To deepen the posture, walk your hands a little backward so that they rest on either side of your hips. Pressing the fingers into the floor, lift your chest up and bend back. Bend your right knee and try to bring the right heel close to your head. Strive to hold the right ankle with your palms, if you can.
Hold the posture, breathing deeply for seven breaths.
Inhale and as you exhale, slowly release the bent leg and arms. Swing the leg to the front. Stretch out the left leg and shake them to release any tension.
Repeat Agnistambhasana and Eka Pada Rajakapotasana on the other side to complete the sequence.
This intense hip opener stretches the hips and groin. It also strengthens the inner thigh muscles on the front leg.
From Eka Pada Rajakapotasana, inhale and tuck your right toes. Pressing the palms into the floor, swing your left leg back and come into Parvatasana. Place your forearms on the floor so that you are now in the Dolphin Pose. Take three breaths. Inhale and as you exhale, step your right foot outside your right hand. Deepen the bent in your right knee so that the right thigh comes parallel to the floor. Lower the hips so that they are close to the floor.
Keep your other leg active. You can keep your left toes tucked or extend your feet, if your knees are wobbly. Draw your shoulder blades together and lengthen your spine. Push your right knee outside with your right elbow until you feel the stretch in your hips and groin.

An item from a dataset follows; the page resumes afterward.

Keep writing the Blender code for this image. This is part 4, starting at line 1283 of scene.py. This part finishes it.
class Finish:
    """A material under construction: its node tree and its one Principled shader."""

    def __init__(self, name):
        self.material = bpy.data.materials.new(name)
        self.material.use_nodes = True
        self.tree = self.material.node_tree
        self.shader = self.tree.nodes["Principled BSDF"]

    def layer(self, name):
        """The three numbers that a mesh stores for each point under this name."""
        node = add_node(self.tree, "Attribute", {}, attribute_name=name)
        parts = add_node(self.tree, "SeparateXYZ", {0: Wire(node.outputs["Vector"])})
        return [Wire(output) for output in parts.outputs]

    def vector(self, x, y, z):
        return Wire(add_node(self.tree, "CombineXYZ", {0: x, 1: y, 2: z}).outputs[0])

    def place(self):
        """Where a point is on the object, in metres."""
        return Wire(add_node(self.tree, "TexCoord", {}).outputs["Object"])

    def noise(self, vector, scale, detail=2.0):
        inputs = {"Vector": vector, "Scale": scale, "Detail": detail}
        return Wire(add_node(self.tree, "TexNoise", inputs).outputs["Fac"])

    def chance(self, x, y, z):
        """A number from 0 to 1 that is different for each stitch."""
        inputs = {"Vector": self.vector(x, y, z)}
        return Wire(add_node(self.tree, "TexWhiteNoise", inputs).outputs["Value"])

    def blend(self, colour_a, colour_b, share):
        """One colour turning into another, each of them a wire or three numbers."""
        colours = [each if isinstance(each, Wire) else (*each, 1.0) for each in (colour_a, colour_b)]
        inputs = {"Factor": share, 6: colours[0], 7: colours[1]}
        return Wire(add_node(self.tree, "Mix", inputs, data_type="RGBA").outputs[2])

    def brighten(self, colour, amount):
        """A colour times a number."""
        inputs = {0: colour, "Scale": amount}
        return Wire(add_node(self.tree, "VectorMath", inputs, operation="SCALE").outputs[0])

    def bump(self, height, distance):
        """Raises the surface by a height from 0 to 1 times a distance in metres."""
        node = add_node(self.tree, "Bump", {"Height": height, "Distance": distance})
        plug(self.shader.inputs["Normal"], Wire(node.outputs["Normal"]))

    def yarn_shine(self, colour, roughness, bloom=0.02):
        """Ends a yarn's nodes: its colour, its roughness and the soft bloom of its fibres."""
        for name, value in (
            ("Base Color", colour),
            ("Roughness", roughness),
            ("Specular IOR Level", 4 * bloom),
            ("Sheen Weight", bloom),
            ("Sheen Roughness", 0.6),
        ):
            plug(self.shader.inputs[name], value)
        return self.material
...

Hold the pose for 7 deep breaths. Tuck your left toes and swing your right leg back to come back into Dolphin Pose. Repeat on the other side.
Wind up your hip opening yoga sequence with a restorative hip opener. It is also an entire body stretching posture that eases stress.

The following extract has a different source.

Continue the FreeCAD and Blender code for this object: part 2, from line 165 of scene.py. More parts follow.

Once you complete Utthan Pristhasana on the left side, sit down and stretch out both the legs. Bend your knees so that the soles of your feet are pressing against each other. Press your knees to the floor using your palms. Inhale and as you exhale, recline backward, using your elbows for support. Once you reach the mat/floor, stretch your arms at shoulder level, fingers facing away from you.
Close your eyes and relax. Hold the posture for 7 to 10 breaths or until your body completely relaxes.
Once you feel you are ready, stretch out your legs. Turn to your right. Support yourself with your left palm and gently sit up. Keep your eyes closed. Gently rub your palms. Place the warm palms on your eyes. Open your eyes and look at them.
Hip openers are wonderful yoga practices that energize the whole body. Also, they help to strengthen and tone your core. So, practice them regularly to see the benefits!